3. Hypoallergenic: Sapphire is chemically inert, making it ideal for collectors with sensitive skin or metal allergies.
Cons:
1. Shatter Risk: While sapphire won't scratch, it can shatter if dropped on a hard surface like marble or concrete. A sapphire case repair usually requires a total replacement, which is exorbitantly expensive.
2. Legibility Issues: In certain lighting, the reflections from a full sapphire case can make it difficult to read the time or appreciate the movement details.
3. Fingerprint Magnet: The high-polish surface of sapphire shows oils and smudges instantly, requiring constant cleaning to maintain its 'invisible' look.

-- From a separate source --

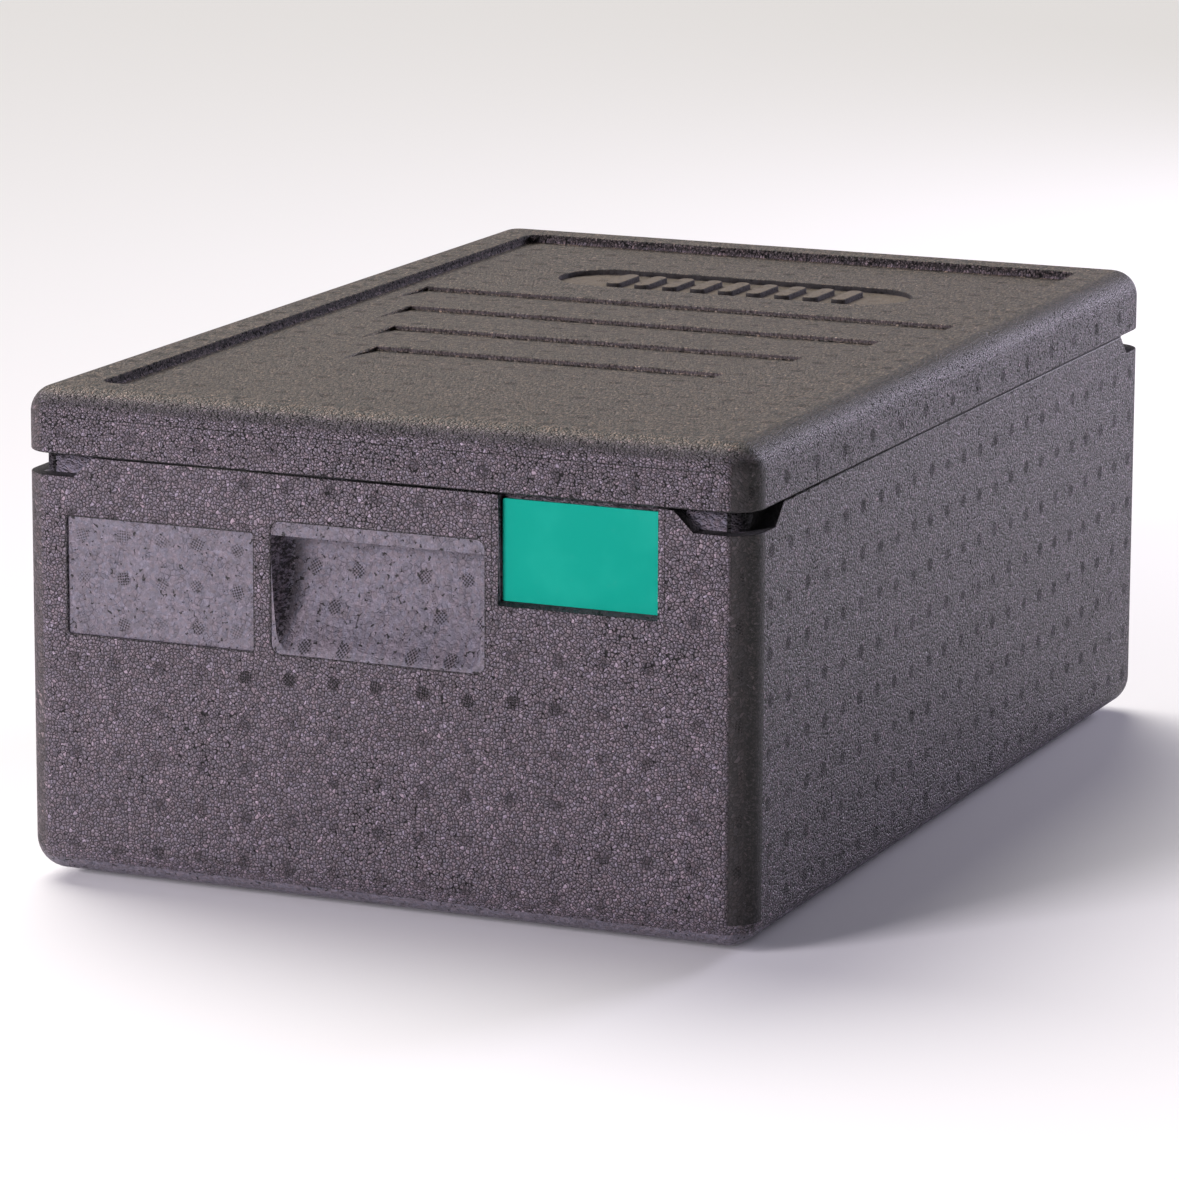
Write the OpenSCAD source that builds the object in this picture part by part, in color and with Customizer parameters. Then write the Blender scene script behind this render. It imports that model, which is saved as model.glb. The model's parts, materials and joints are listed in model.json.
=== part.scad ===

Verdict — Who Should Buy This?
The full sapphire crystal watch is not for the 'one-watch' collector or the faint of heart. It is a statement piece for the individual who values engineering difficulty and transparency above traditional notions of luxury (like gold or platinum). If you are a collector who views movements as art and wants to see every gear and lever in action, sapphire is the ultimate medium. However, if you are prone to knocking your wrist against doorframes or want a watch that retains a 'stealthy' profile, you should look elsewhere. Buying a sapphire watch is an investment in the future of materials science—a wearable piece of laboratory-grown perfection.